Segundo ele, como regra geral, nós, humanos, nunca fomos ensinados a amar. Fomos ensinados apenas a sentir emoções gratificantes, pertinentes apenas ao Eu pessoal. O infinito é sublime e sem piedade, ele disse , e não há lugar para conceitos falaciosos, não importa quão agradáveis eles nos possam parecer.

P: Parece que a chave para expandirmos nossas capacidades de percepção reside na quantidade de energia que temos à nossa disposição, e que a condição energética do homem moderno é muito pobre. Qual seria a premissa essencial para armazenar energia? Isso é possível para alguém que tem que cuidar de uma família, trabalhar todo o dia e participar plenamente de uma vida social? E sobre o celibato como meio de economizar energia, um dos pontos mais controversos da seus livros?

R: O velho nagual nos disse que o celibato é recomendado para a maioria de nós. Não por razões morais, mas porque não temos energia suficiente. Ele nos fez ver como a maioria de nós foi concebido no meio de um relação marital monótona. Como um feiticeiro pragmático, ele afirmava que a concepção é algo de suprema importância. Ele dizia que se a mãe não foi capaz de ter um orgasmo durante o momento da concepção, o resultado era o que chamava de "transa chata". Não há energia nessas condições. O velho nagual recomendava o celibato para os que foram concebidos sob tais circunstâncias.
Uma outra coisa que ele recomendava como meio de estocar energia era a dissolução dos padrões de comportamento que levam ao caos, tais como a incessante preocupação com o namoro romântico, a defesa do self na vida cotidiana, as rotinas em excesso e sobretudo a tremenda insistência nas preocupações do self.
Se essas sugestões são implementadas, qualquer um de nós pode ter a energia necessária para usar o tempo , o espaço e a convivência social de maneira mais inteligente.
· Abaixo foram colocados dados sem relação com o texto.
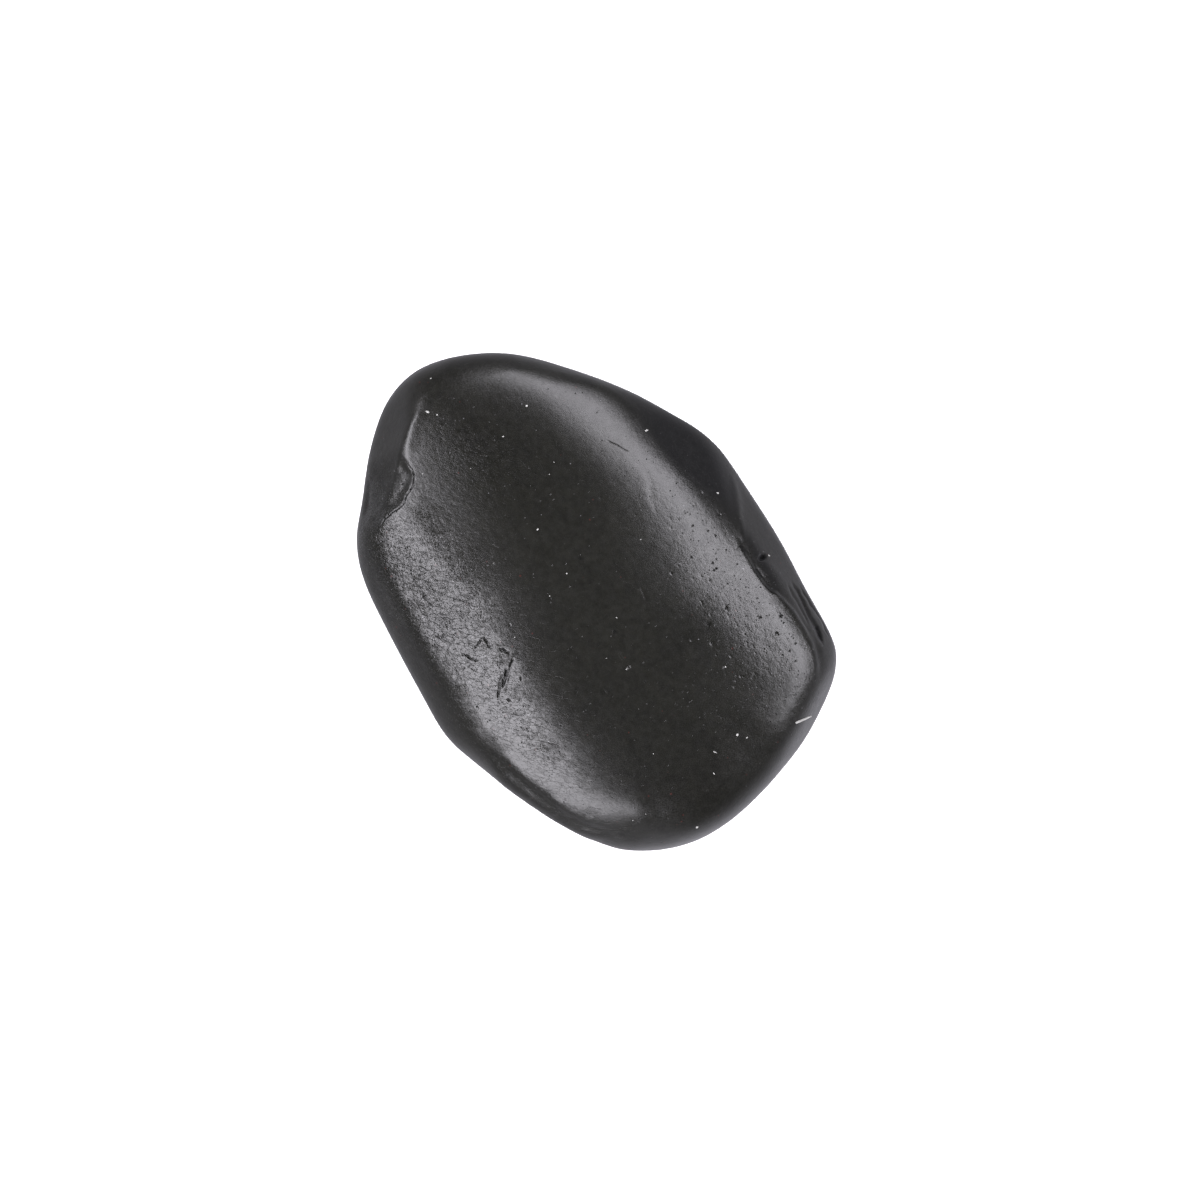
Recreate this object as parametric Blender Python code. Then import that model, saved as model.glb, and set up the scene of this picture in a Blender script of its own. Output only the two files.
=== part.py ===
"""A basalt massage stone: one solid, water-worn pebble, flattened, with a face to rest on.

Metres, +Z up. The origin is on the surface that the stone rests on, under the middle of its outline.
+X runs along the stone's length and +Y across its width.

A river rounds a cobble and then wears flats on it, and the stone is made the same way. An even block of
quads is drawn in to a rounded blank, whose outline, crown and belly are given below. Each flat then takes
a bite of its own depth off the blank, and meets what is left along a ridge of its own softness.
"""

import math
from typing import NamedTuple

import bmesh
import bpy
import numpy as np
from mathutils import Vector

MM = 0.001

# The finished stone's size.
LENGTH = 66.0 * MM
WIDTH = 47.0 * MM
THICKNESS = 21.0 * MM

# The blank: the height of its widest section, how deep its belly would reach below the resting face, and
# how full its crown and belly are. A fullness of 2 is an ellipse, and more is squarer. The crown is fuller
# towards the stone's ends than along its sides.
GIRDLE_HEIGHT = 9.5 * MM
BELLY_BELOW_REST = 1.6 * MM
CROWN_SIDE_FULLNESS = 2.25
CROWN_END_FULLNESS = 3.7
BELLY_FULLNESS = 2.2

# The edge of each cell of the block that the mesh starts from.
CELL = 1.6 * MM

# The outline at the widest section, seen from above and anticlockwise. It is stretched to the finished
# size, so only its proportions matter. A smooth closed curve passes through these points.
OUTLINE = (
    (33.0, -1.4),
    (32.0, 5.2),
    (29.6, 12.4),
    (26.2, 18.5),
    (23.4, 21.4),
    (20.4, 22.4),
    (14.5, 22.8),
    (8.0, 23.5),
    (1.0, 23.5),
    (-5.0, 23.1),
    (-9.6, 21.5),
    (-16.0, 18.1),
    (-22.7, 13.1),
    (-28.0, 8.4),
    (-31.3, 3.2),
    (-32.9, -2.4),
    (-31.8, -7.6),
    (-28.4, -12.2),
    (-23.4, -16.6),
    (-19.6, -19.9),
    (-15.0, -21.8),
    (-8.0, -22.7),
    (0.0, -23.3),
    (6.0, -23.5),
    (11.0, -22.1),
    (18.0, -19.4),
    (25.2, -15.5),
    (30.0, -11.3),
    (32.4, -6.4),
)

# Away from the widest section the outline fades into a plain oval, turned from the stone's length. The
# fade power sets how quickly.
OVAL_TURN = math.radians(-9)
OVAL_FULLNESS = 2.4
FADE_POWER = 4


class Flat(NamedTuple):
    """A flat worn on the blank. Bearing turns from +X towards +Y, and tilt is 0 facing up and 90 facing
    sideways. Bite is how far the flat lies inside the blank's farthest point, and blend is the width of
    the soft ridge around it."""

    bearing: float
    tilt: float
    bite: float
    blend: float


FLATS = (
    Flat(bearing=0, tilt=180, bite=BELLY_BELOW_REST, blend=0.8 * MM),
    Flat(bearing=222, tilt=58, bite=1.3 * MM, blend=0.5 * MM),
    Flat(bearing=99, tilt=48, bite=1.2 * MM, blend=1.2 * MM),
    Flat(bearing=89, tilt=62, bite=1.0 * MM, blend=0.5 * MM),
    Flat(bearing=30, tilt=66, bite=0.5 * MM, blend=0.5 * MM),
    Flat(bearing=264, tilt=54, bite=0.6 * MM, blend=0.8 * MM),
    Flat(bearing=238, tilt=14, bite=0.25 * MM, blend=1.5 * MM),
    Flat(bearing=262, tilt=25, bite=0.35 * MM, blend=1.5 * MM),
    Flat(bearing=84, tilt=24, bite=0.2 * MM, blend=1.5 * MM),
    Flat(bearing=110, tilt=24, bite=0.25 * MM, blend=1.5 * MM),
    Flat(bearing=322, tilt=44, bite=0.4 * MM, blend=1.5 * MM),
)


def closed_curve(points, steps=24):
    """Points along the smooth closed curve (a Catmull-Rom spline) that passes through the given ones."""
    knots = np.array(points, float)
    before, after, beyond = (np.roll(knots, -shift, axis=0) for shift in (-1, 1, 2))
    stretches = []
    for t in np.arange(steps) / steps:
        stretches.append(
            knots
            + t * (after - before) / 2
            + t**2 * (before - 2.5 * knots + 2 * after - beyond / 2)
            + t**3 * (1.5 * (knots - after) + (beyond - before) / 2)
        )
    return np.stack(stretches, axis=1).reshape(-1, 2)


def outline_radius(bearings):
    """How far the outline is from the stone's middle, at each bearing in radians."""
    curve = closed_curve(OUTLINE)
    curve *= (LENGTH, WIDTH) / np.ptp(curve, axis=0)
    turns = np.arctan2(curve[:, 1], curve[:, 0])
    order = np.argsort(turns)
    return np.interp(bearings, turns[order], np.hypot(*curve.T)[order], period=2 * math.pi)


def oval_radius(bearings):
    """How far the plain oval is from the stone's middle, at each bearing in radians."""
    turned = bearings - OVAL_TURN
    lengthways = abs(np.cos(turned)) / (LENGTH / 2)
    crossways = abs(np.sin(turned)) / (WIDTH / 2)
    return (lengthways**OVAL_FULLNESS + crossways**OVAL_FULLNESS) ** (-1 / OVAL_FULLNESS)


def blank_radius(ways):
    """The blank's radius along each unit vector from its centre."""
    bearings = np.arctan2(ways[:, 1], ways[:, 0])
    level = np.hypot(ways[:, 0], ways[:, 1])
    oval = oval_radius(bearings)
    across = oval + (outline_radius(bearings) - oval) * level**FADE_POWER
    upper = ways[:, 2] > 0
    height = np.where(upper, THICKNESS - GIRDLE_HEIGHT, GIRDLE_HEIGHT + BELLY_BELOW_REST)
    endwise = np.cos(bearings - OVAL_TURN) ** 2
    crown = CROWN_SIDE_FULLNESS + (CROWN_END_FULLNESS - CROWN_SIDE_FULLNESS) * endwise
    fullness = np.where(upper, crown, BELLY_FULLNESS)
    return ((level / across) ** fullness + (abs(ways[:, 2]) / height) ** fullness) ** (-1 / fullness)


def soft_minimum(a, b, blend):
    """The smaller of a and b, rounded off where they are within blend of each other."""
    near = np.clip(1 - abs(a - b) / blend, 0, 1)
    return np.minimum(a, b) - near**2 * blend / 4


def wear(radius, ways, flat):
    """The radius along each way once the flat is worn on it."""
    bearing, tilt = math.radians(flat.bearing), math.radians(flat.tilt)
    facing = np.array(
        (math.sin(tilt) * math.cos(bearing), math.sin(tilt) * math.sin(bearing), math.cos(tilt))
    )
    towards = ways @ facing
    farthest = (blank_radius(ways) * towards).max()
    reach = np.full(len(ways), np.inf)
    np.divide(farthest - flat.bite, towards, out=reach, where=towards > 0)
    return soft_minimum(radius, reach, flat.blend)


def block_of_cells():
    """A block of the stone's overall size, cut into even cells by loops along each of its axes."""
    bm = bmesh.new()
    bmesh.ops.create_cube(bm, size=1)
    size = Vector((LENGTH, WIDTH, THICKNESS))
    bmesh.ops.scale(bm, vec=size, verts=bm.verts)
    for axis in range(3):
        along = [e for e in bm.edges if abs((e.verts[0].co - e.verts[1].co)[axis]) > size[axis] / 2]
        cuts = round(size[axis] / CELL) - 1
        bmesh.ops.subdivide_edges(bm, edges=along, cuts=cuts, use_grid_fill=True)
    return bm


def fit_to_size(points):
    """The points scaled so that they fill the finished size, standing on Z 0 and centred in X and Y."""
    low, high = points.min(axis=0), points.max(axis=0)
    middle = np.array((*(low + high)[:2] / 2, low[2]))
    return (points - middle) * ((LENGTH, WIDTH, THICKNESS) / (high - low))


def make_stone():
    bm = block_of_cells()
    ways = np.array([v.co.normalized() for v in bm.verts])
    radius = blank_radius(ways)
    for flat in FLATS:
        radius = wear(radius, ways, flat)
    for vertex, point in zip(bm.verts, fit_to_size(ways * radius[:, None])):
        vertex.co = point
    mesh = bpy.data.meshes.new("stone")
    bm.to_mesh(mesh)
    bm.free()
    mesh.shade_smooth()
    stone = bpy.data.objects.new("stone", mesh)
    bpy.context.scene.collection.objects.link(stone)
    return stone


def basalt():
    """Black basalt, rubbed smooth and lightly oiled."""
    material = bpy.data.materials.new("basalt")
    material.use_nodes = True
    shader = material.node_tree.nodes["Principled BSDF"]
    shader.inputs["Base Color"].default_value = (0.022, 0.022, 0.020, 1)
    shader.inputs["Roughness"].default_value = 0.42
    shader.inputs["Metallic"].default_value = 0
    return material


for old in list(bpy.data.objects):
    bpy.data.objects.remove(old)
make_stone().data.materials.append(basalt())
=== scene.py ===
# %% [markdown]
# # A basalt massage stone
#
# This lesson dresses the plain solid of a massage stone until it looks like the real thing: a black
# pebble that a river has rounded and people have rubbed smooth. The solid gives the size and the
# large shape. Everything that the eye enjoys is added here: worn ridges, a hairline crack, a gouge, pits,
# pale crystals, and a satin skin with a fine grain.

# %% Load the solid
import math
import random
from typing import NamedTuple

import bmesh
import bpy
import numpy as np
from mathutils import Matrix, Vector, noise
from mathutils.bvhtree import BVHTree


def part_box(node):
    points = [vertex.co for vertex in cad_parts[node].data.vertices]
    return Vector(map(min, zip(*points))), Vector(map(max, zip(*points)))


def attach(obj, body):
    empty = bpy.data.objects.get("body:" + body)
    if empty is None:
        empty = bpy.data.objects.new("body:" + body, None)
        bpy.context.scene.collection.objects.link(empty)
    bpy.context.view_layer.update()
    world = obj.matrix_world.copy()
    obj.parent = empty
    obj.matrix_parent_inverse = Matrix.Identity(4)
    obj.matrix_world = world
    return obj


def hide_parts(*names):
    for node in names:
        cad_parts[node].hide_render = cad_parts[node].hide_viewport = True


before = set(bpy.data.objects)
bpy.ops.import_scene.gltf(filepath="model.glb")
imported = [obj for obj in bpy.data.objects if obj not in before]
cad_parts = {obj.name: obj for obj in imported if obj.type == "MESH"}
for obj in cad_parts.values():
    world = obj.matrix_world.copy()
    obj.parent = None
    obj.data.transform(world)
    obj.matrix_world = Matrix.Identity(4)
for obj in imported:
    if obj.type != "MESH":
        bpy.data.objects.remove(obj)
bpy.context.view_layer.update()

MM = 0.001
scene = bpy.context.scene
low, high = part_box("stone")
size = high - low
middle = (low + high) / 2
print("stone size in mm:", [round(length / MM, 1) for length in size])

# %% [markdown]
# ## The camera
#
# The stone is seen from straight above, as in a catalogue. A camera can look down with no tilt at all,
# so it only needs a height and a turn. A long lens is used, because a short one would show the
# stone's top larger than its rim. Its distance follows from the lens and the width that has to fit in.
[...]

P: Os passes mágicos da Tensegridade , aos quais vocês atribuem grande importância, são sua contribuição mais recente para os interessados no mundo de don Juan. O que a Tensegridade pode trazer aos seus praticantes? Ela pode ser relacionada a outras modalidade físicas ou tem suas características próprias?

R: O que a Tensegridade traz àqueles que a praticam é energia. A diferença entre Tensegridade e os outros sistemas de exercícios físicos é que o intento da Tensegridade é algo ditado pelos xamãs do antigo México. O intento é a liberação do ser que esta caminhando para a morte.